Information shown:
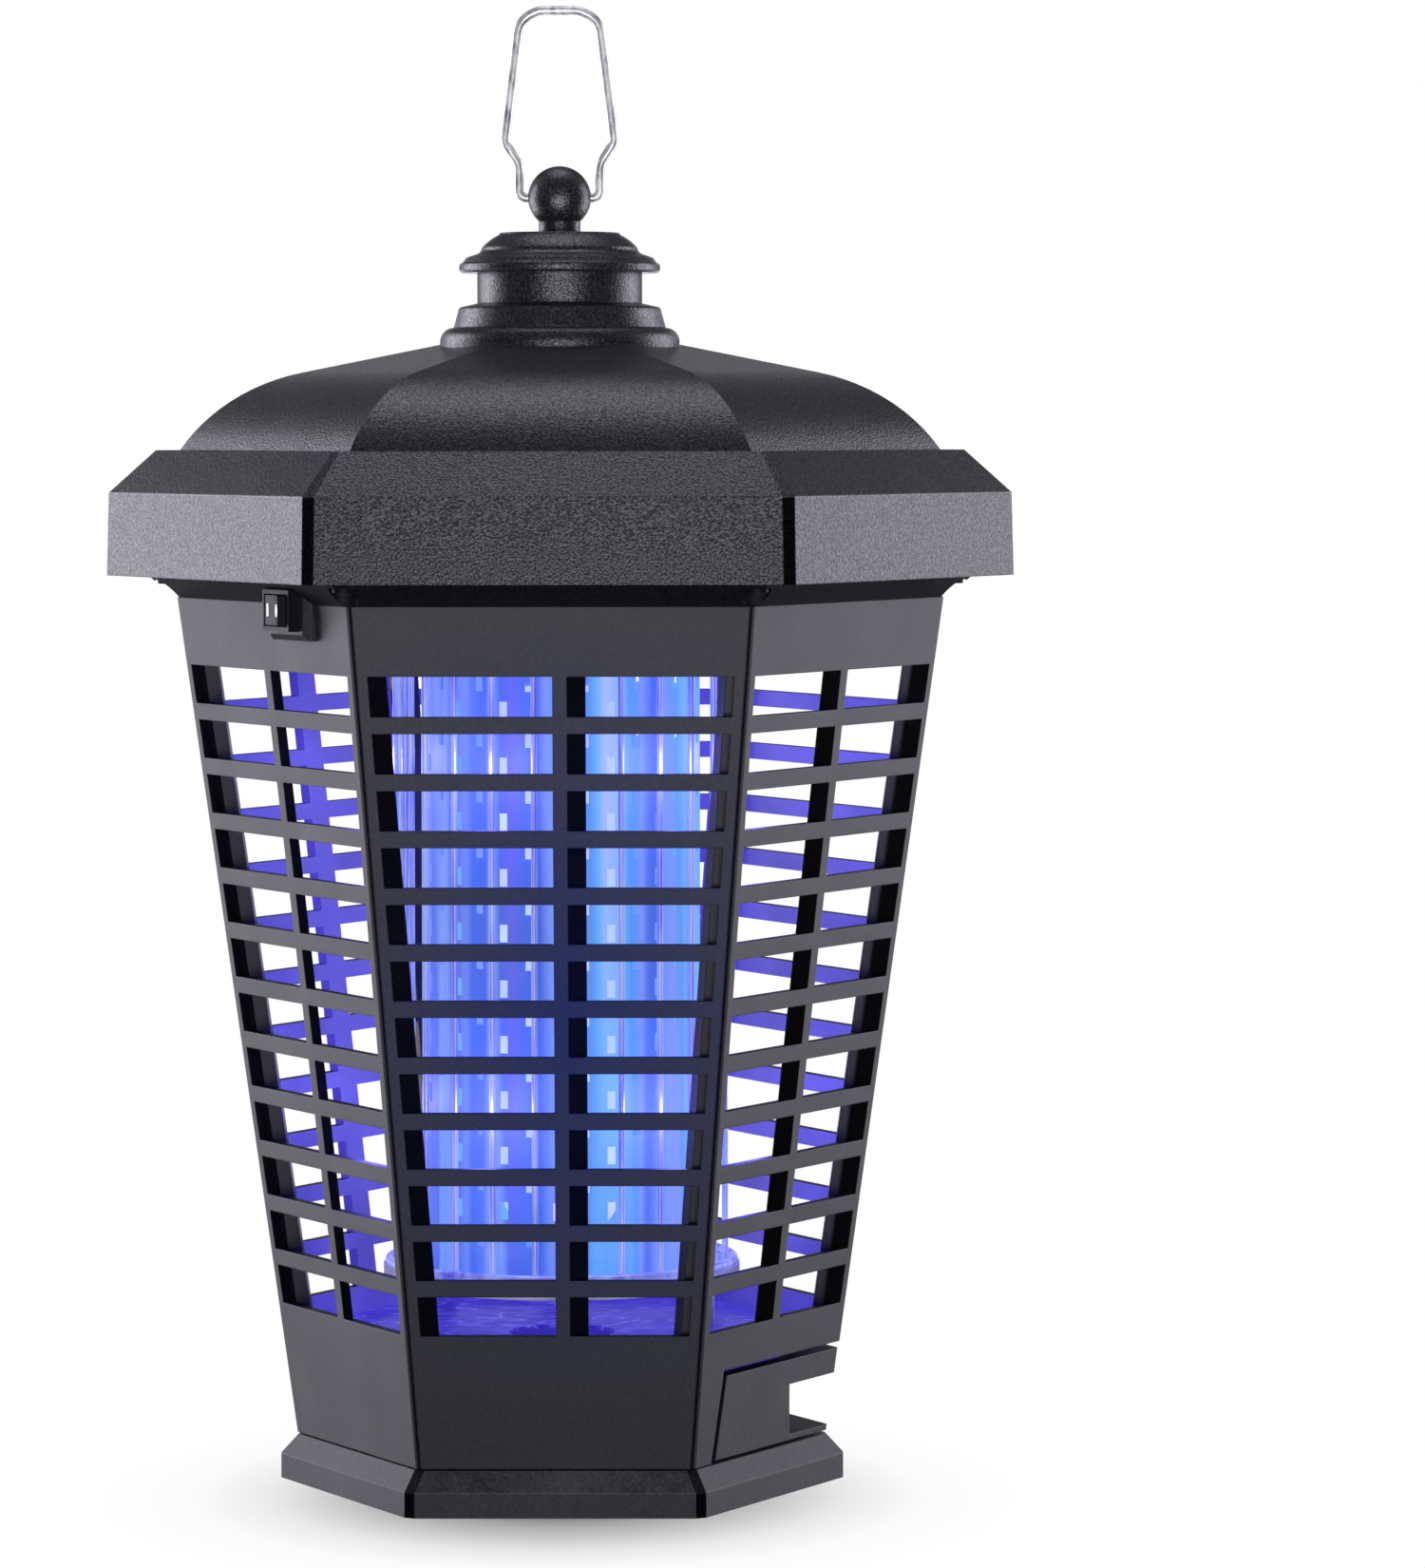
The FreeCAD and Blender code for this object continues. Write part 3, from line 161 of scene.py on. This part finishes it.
# ------------------------------------------------------------------ materials
class Surface:
    """A procedural material: a Principled shader with helpers for object-space patterns."""

    def __init__(self, name, colour, roughness, metallic=0.0, specular=0.5):
        self.material = bpy.data.materials.new(name)
        self.material.use_nodes = True
        tree = self.material.node_tree
        self.nodes, self.links = tree.nodes, tree.links
        self.shader = self.nodes["Principled BSDF"]
        self.set("Base Color", (*colour, 1))
        self.set("Roughness", roughness)
        self.set("Metallic", metallic)
        self.set("Specular IOR Level", specular)
        self.place = self.nodes.new("ShaderNodeTexCoord").outputs["Object"]

    def set(self, name, number):
        self.shader.inputs[name].default_value = number

    def math(self, kind, first, second=0.0, third=None):
        item = self.nodes.new("ShaderNodeMath")
        item.operation = kind
        for socket, entry in zip(item.inputs, (first, second, third)):
            if entry is None:
                continue
            if isinstance(entry, (int, float)):
                socket.default_value = entry
            else:
                self.links.new(entry, socket)
        return item.outputs[0]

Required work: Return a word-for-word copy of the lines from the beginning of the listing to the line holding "procedural material: a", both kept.

Response to the task:
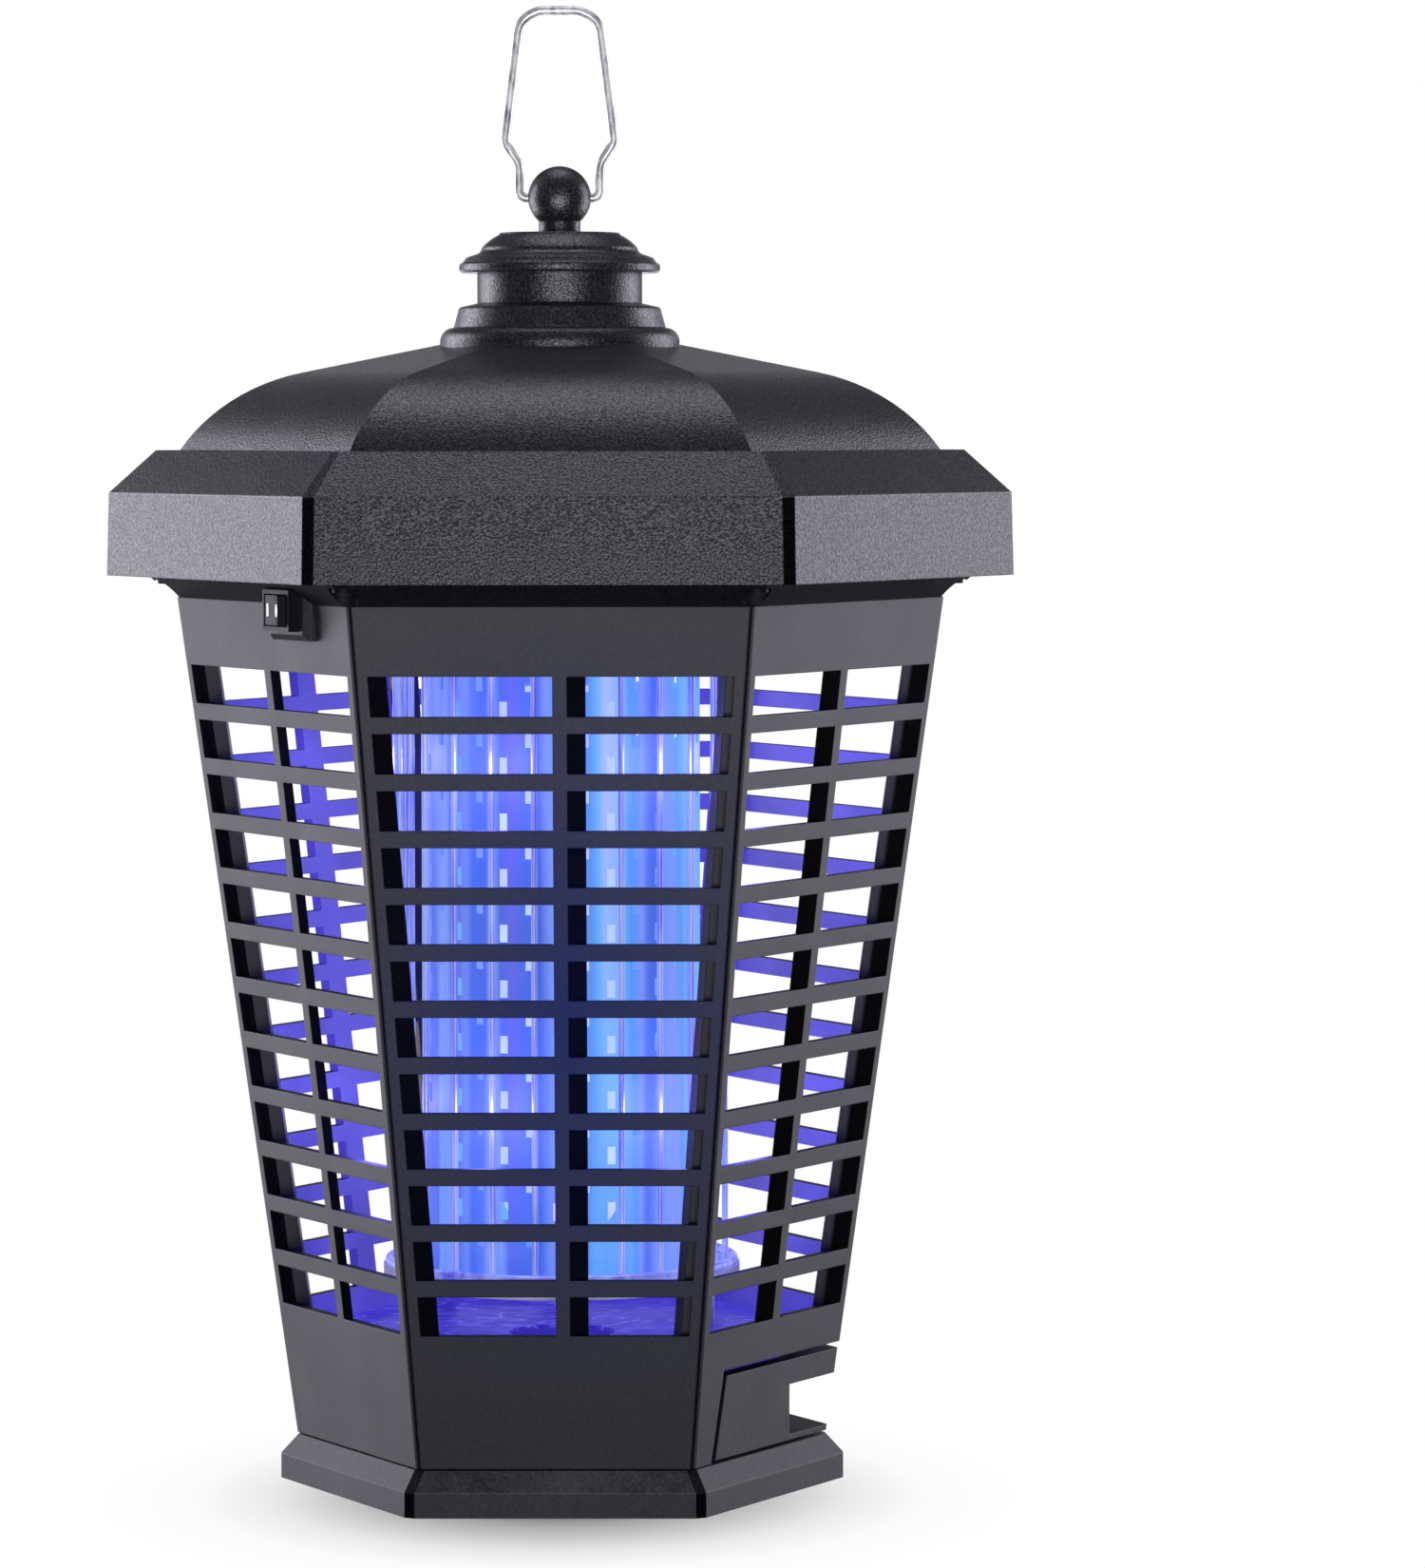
The FreeCAD and Blender code for this object continues. Write part 3, from line 161 of scene.py on. This part finishes it.
# ------------------------------------------------------------------ materials
class Surface:
    """A procedural material: a Principled shader with helpers for object-space patterns."""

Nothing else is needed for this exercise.